To code a user-based collaborative recommendation system we will start from the User-Item matrix. Only that, in this case, instead of calculating the distances at the column level, we will do it at the row level.

user_recommendation = function(user_id, user_item_matrix = user_item,
                               ratings_matrix = ratings,
                               n_recommendations = 5,
                               threshold = 1,
                               nearest_neighbors = 10){

  user_index = which(rownames(user_item_matrix) == user_id)

  similarity = apply(user_item_matrix, 1, FUN = function(y) 
                      cos_similarity(user_item_matrix[user_index,], y))

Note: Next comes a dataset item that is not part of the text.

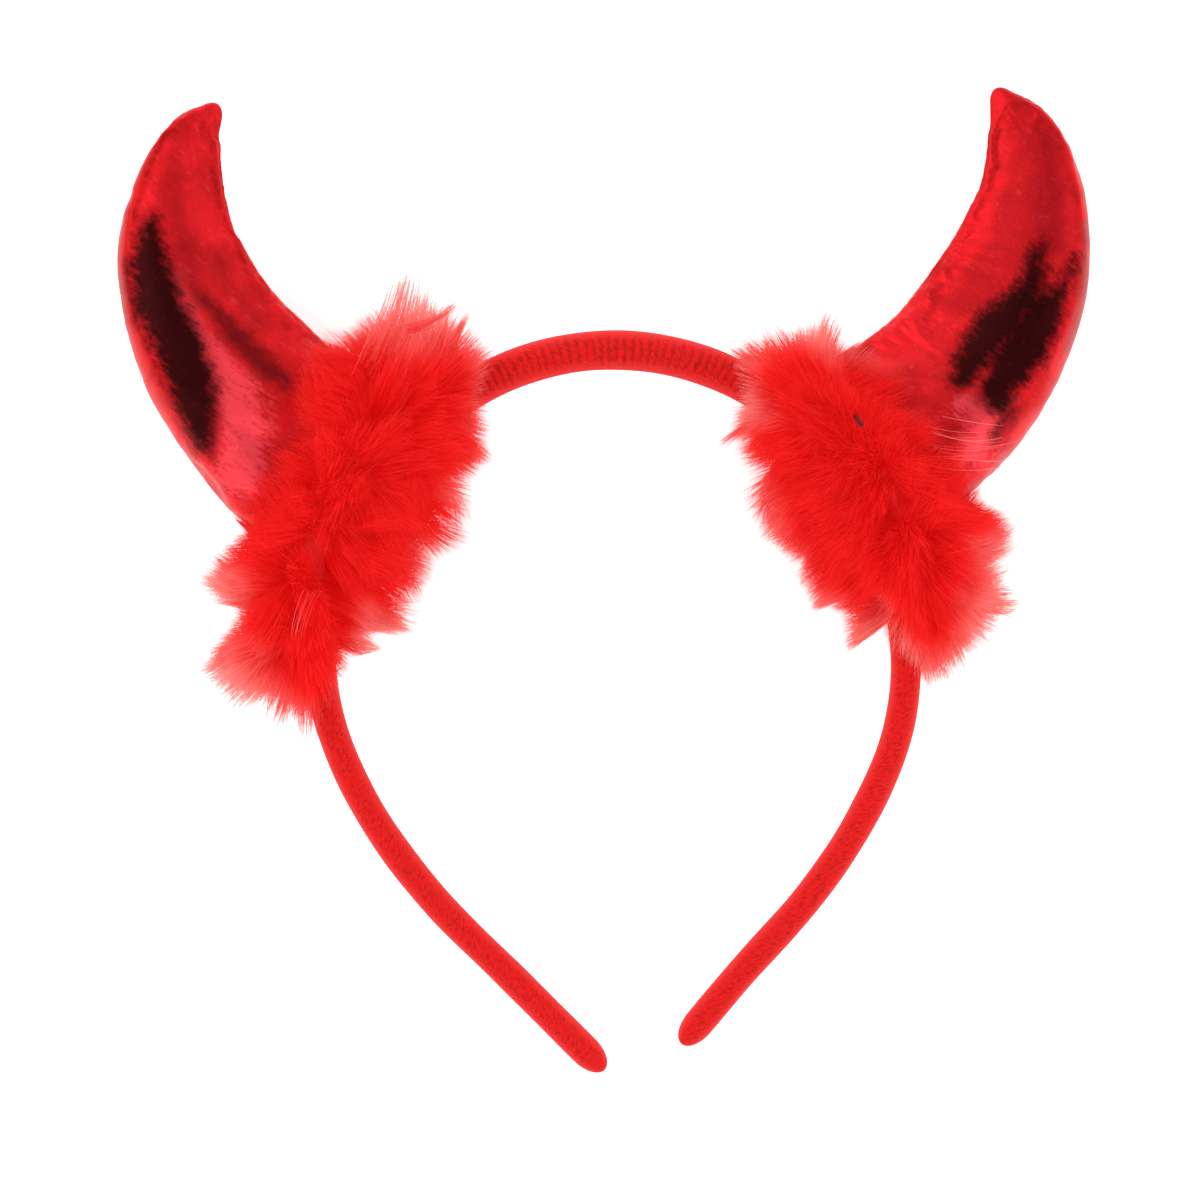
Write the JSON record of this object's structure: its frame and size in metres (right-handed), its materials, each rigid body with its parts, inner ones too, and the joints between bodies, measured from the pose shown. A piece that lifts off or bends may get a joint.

  similar_users = tibble(User.ID = names(similarity), 
                               similarity = similarity) %>%
    filter(User.ID != user_id) %>% 
    arrange(desc(similarity)) %>%
    top_n(nearest_neighbors, similarity)


  readed_books_user = ratings_matrix$ISBN[ratings_matrix$User.ID == user_id]

  recommendations = ratings_matrix %>%
    filter(
      User.ID %in% similar_users$User.ID &
      !(ISBN %in% readed_books_user)) %>%
    group_by(ISBN) %>%
    summarise(
      count = n(),
      Book.Rating = mean(Book.Rating)
    ) %>%
    filter(count > threshold) %>%
    arrange(desc(Book.Rating), desc(count)) %>%
    head(n_recommendations)

  return(recommendations)

}

recom_cf_user = user_recommendation("User.99", n_recommendations = 20)
recom_cf_user

We have just coded our user-based collaborative recommendation system in R. Basically, this system looks for similar people and finds those books that similar people have recommended but we have not read. Those are the books that we have recommended to the user. Let’s see them!

recom_cf_user = recom_cf_user %>%
  left_join(books, by = c("ISBN" = "ISBN"))

visualizar_recomendacion(recom_cf_user[!is.na(recom_cf_user$Book.Title),],
                         "ISBN","Image.URL.M")
## Warning in dir.create("content_recommended_images"):
## 'content_recommended_images' already exists
## [1] "content_recommended_images/1.jpg"
## [1] "content_recommended_images/2.jpg"
## [1] "content_recommended_images/3.jpg"
## [1] "content_recommended_images/4.jpg"
## [1] "content_recommended_images/5.jpg"

We have just coded three different types of recommendation systems. But, when should we use each one of them? Let’s see it!

When to use different recommendation system

To better understand when to use each of the three recommendation systems that we have learned to program, it is important to understand what each of the recommendation systems assumes.

On the one hand, user-based recommendation system considers that the user may also like what others have liked. This system assumes that user tastes do not change over time: what I loved 1 year ago will continue to enchant me.

However, while this hypothesis may make sense when we talk about books or movies, in other cases, such as clothing, it will surely fail more. Therefore, although it is one of the most used recommendation systems, it is important to consider how users’ opinion of products changes over time before using this type of recommendation system.

On the other hand, the item-based recommendation system is more robust. And it is that, after there are many initial recommendations, it is very difficult for the average rating of an item to be affected.

Therefore, as a general rule, if we have more users than items and if the ratings do not change much over time, we would use item-based recommendation system. Otherwise, we would use user-based recommendation systems.

Finally, regarding the content-based recommendation system… although it is not usually the most optimal recommendation system, it could make sense when the items have many independent variables that affect the user’s rating.

In any case, and as we have seen when preparing it, it has many limitations, from the type of content it recommends to the computational capacity it requires.